The request: Please repeat all of the lines that follow, exactly as written.

Given data:
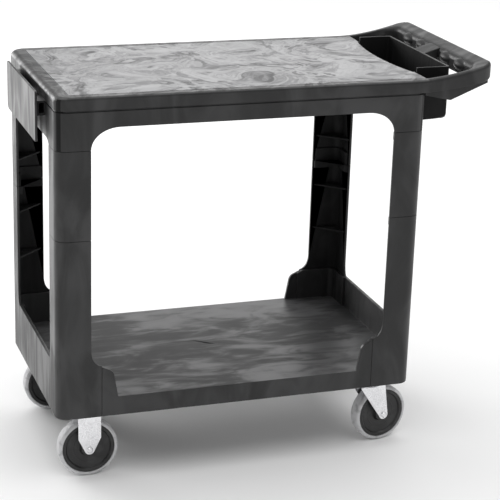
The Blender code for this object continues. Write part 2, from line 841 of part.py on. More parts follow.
def swivel_head(name, base, turner):
    """Top plate with its raceway, the ball ring, the kingpin and the raked fork."""
    top = Piece(f"swivel_plate_{name}", mounting_plate(), base, zinc())
    cup_z = PLATE_BOTTOM - CUP_H
    cup = [(0.0, cup_z), (CUP_R - CUP_EDGE, cup_z), (CUP_R, cup_z + CUP_EDGE)]
    cup += [(CUP_R, PLATE_BOTTOM + LAP), (0.0, PLATE_BOTTOM + LAP)]
    top.add(turned(cup, steps=MIDDLING))
    for dx, dy in bolt_places():
        drill(top, BOLT_R + GAP, dx, dy, PLATE_BOTTOM - OVERRUN, PLATE_TOP + OVERRUN)
    drill(top, KINGPIN_R + GAP, 0.0, 0.0, cup_z - OVERRUN, PLATE_TOP + OVERRUN)
    top.smooth()
    ring_top = cup_z - GAP
    ring_low = ring_top - BEARING_H
    ring_r = CUP_R - RING_IN
    bore = KINGPIN_R + RING_BORE
    ring = [(bore, ring_low), (ring_r, ring_low), (ring_r, ring_top), (bore, ring_top)]
    Piece(f"swivel_bearing_{name}", turned(ring, steps=MIDDLING), turner, zinc()).smooth()
    crown_top = ring_low - GAP
    crown_low = crown_top - CROWN_T
    head_r = KINGPIN_R + KINGPIN_HEAD_OUT
    head_top = crown_low - GAP
    head_low = head_top - KINGPIN_HEAD_H
    pin = [(0.0, head_low), (head_r - HEAD_EDGE, head_low), (head_r, head_low + HEAD_EDGE)]
    pin += [(head_r, head_top), (KINGPIN_R, head_top), (KINGPIN_R, PLATE_TOP), (0.0, PLATE_TOP)]
    Piece(f"swivel_kingpin_{name}", turned(pin, steps=SMALL), base, zinc()).smooth()
    crown = rod(CUP_R, crown_low, crown_top, steps=MIDDLING)
    fork = Piece(f"swivel_fork_{name}", crown, turner, zinc())
    edge = FORK_W / 2
    front = CUP_R - CROWN_TRIM
    back = -CUP_R + LAP
    fork.add(block(-CUP_R + CROWN_NOSE, front, -edge, edge, crown_low, crown_top - LAP / 5))
    cheeks(fork, fork_side(crown_top - 2 * LAP / 5, back, front, TRAIL))
    drill(fork, KINGPIN_R + GAP, 0.0, 0.0, crown_low - OVERRUN, crown_top + OVERRUN)
    axle_hole(fork, TRAIL)
    fork.smooth()


def axle_set(name, base, facing):
    """The axle bolt, its round head outward, its nut, and the sleeve the wheel turns on."""
    outer = FORK_W / 2 + GAP
    head = AXLE_HEAD_R
    face = -outer - AXLE_HEAD_H
    end = outer + AXLE_END
    bolt = [(0.0, face), (head - AXLE_HEAD_EDGE, face), (head, face + AXLE_HEAD_EDGE)]
    bolt += [(head, -outer), (AXLE_R, -outer), (AXLE_R, end), (0.0, end)]
    swapped = [(r, -a * facing) for r, a in bolt]
    Piece(f"axle_bolt_{name}", turned(swapped, "Y", SMALL), base, zinc()).smooth()
    ends = sorted((outer * facing, (outer + AXLE_NUT_H) * facing))
    nut = hexagon(HEX_AF, ends[0], ends[1], "Y")
    through = rod(AXLE_R + GAP, -FORK_W, FORK_W, "Y")
    Piece(f"axle_nut_{name}", nut, base, zinc()).cut(through).smooth()
    half = FORK_W / 2 - FORK_T - GAP
    bore = AXLE_R + GAP
    tube = [(bore, -half), (SLEEVE_R, -half), (SLEEVE_R, half), (bore, half)]
    Piece(f"axle_sleeve_{name}", turned(tube, "Y", SMALL), base, zinc()).smooth()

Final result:
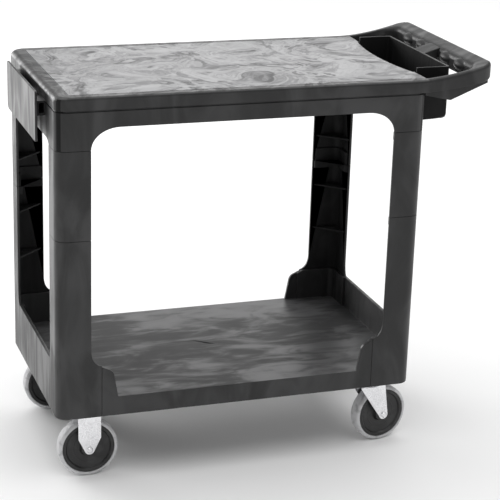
The Blender code for this object continues. Write part 2, from line 841 of part.py on. More parts follow.
def swivel_head(name, base, turner):
    """Top plate with its raceway, the ball ring, the kingpin and the raked fork."""
    top = Piece(f"swivel_plate_{name}", mounting_plate(), base, zinc())
    cup_z = PLATE_BOTTOM - CUP_H
    cup = [(0.0, cup_z), (CUP_R - CUP_EDGE, cup_z), (CUP_R, cup_z + CUP_EDGE)]
    cup += [(CUP_R, PLATE_BOTTOM + LAP), (0.0, PLATE_BOTTOM + LAP)]
    top.add(turned(cup, steps=MIDDLING))
    for dx, dy in bolt_places():
        drill(top, BOLT_R + GAP, dx, dy, PLATE_BOTTOM - OVERRUN, PLATE_TOP + OVERRUN)
    drill(top, KINGPIN_R + GAP, 0.0, 0.0, cup_z - OVERRUN, PLATE_TOP + OVERRUN)
    top.smooth()
    ring_top = cup_z - GAP
    ring_low = ring_top - BEARING_H
    ring_r = CUP_R - RING_IN
    bore = KINGPIN_R + RING_BORE
    ring = [(bore, ring_low), (ring_r, ring_low), (ring_r, ring_top), (bore, ring_top)]
    Piece(f"swivel_bearing_{name}", turned(ring, steps=MIDDLING), turner, zinc()).smooth()
    crown_top = ring_low - GAP
    crown_low = crown_top - CROWN_T
    head_r = KINGPIN_R + KINGPIN_HEAD_OUT
    head_top = crown_low - GAP
    head_low = head_top - KINGPIN_HEAD_H
    pin = [(0.0, head_low), (head_r - HEAD_EDGE, head_low), (head_r, head_low + HEAD_EDGE)]
    pin += [(head_r, head_top), (KINGPIN_R, head_top), (KINGPIN_R, PLATE_TOP), (0.0, PLATE_TOP)]
    Piece(f"swivel_kingpin_{name}", turned(pin, steps=SMALL), base, zinc()).smooth()
    crown = rod(CUP_R, crown_low, crown_top, steps=MIDDLING)
    fork = Piece(f"swivel_fork_{name}", crown, turner, zinc())
    edge = FORK_W / 2
    front = CUP_R - CROWN_TRIM
    back = -CUP_R + LAP
    fork.add(block(-CUP_R + CROWN_NOSE, front, -edge, edge, crown_low, crown_top - LAP / 5))
    cheeks(fork, fork_side(crown_top - 2 * LAP / 5, back, front, TRAIL))
    drill(fork, KINGPIN_R + GAP, 0.0, 0.0, crown_low - OVERRUN, crown_top + OVERRUN)
    axle_hole(fork, TRAIL)
    fork.smooth()


def axle_set(name, base, facing):
    """The axle bolt, its round head outward, its nut, and the sleeve the wheel turns on."""
    outer = FORK_W / 2 + GAP
    head = AXLE_HEAD_R
    face = -outer - AXLE_HEAD_H
    end = outer + AXLE_END
    bolt = [(0.0, face), (head - AXLE_HEAD_EDGE, face), (head, face + AXLE_HEAD_EDGE)]
    bolt += [(head, -outer), (AXLE_R, -outer), (AXLE_R, end), (0.0, end)]
    swapped = [(r, -a * facing) for r, a in bolt]
    Piece(f"axle_bolt_{name}", turned(swapped, "Y", SMALL), base, zinc()).smooth()
    ends = sorted((outer * facing, (outer + AXLE_NUT_H) * facing))
    nut = hexagon(HEX_AF, ends[0], ends[1], "Y")
    through = rod(AXLE_R + GAP, -FORK_W, FORK_W, "Y")
    Piece(f"axle_nut_{name}", nut, base, zinc()).cut(through).smooth()
    half = FORK_W / 2 - FORK_T - GAP
    bore = AXLE_R + GAP
    tube = [(bore, -half), (SLEEVE_R, -half), (SLEEVE_R, half), (bore, half)]
    Piece(f"axle_sleeve_{name}", turned(tube, "Y", SMALL), base, zinc()).smooth()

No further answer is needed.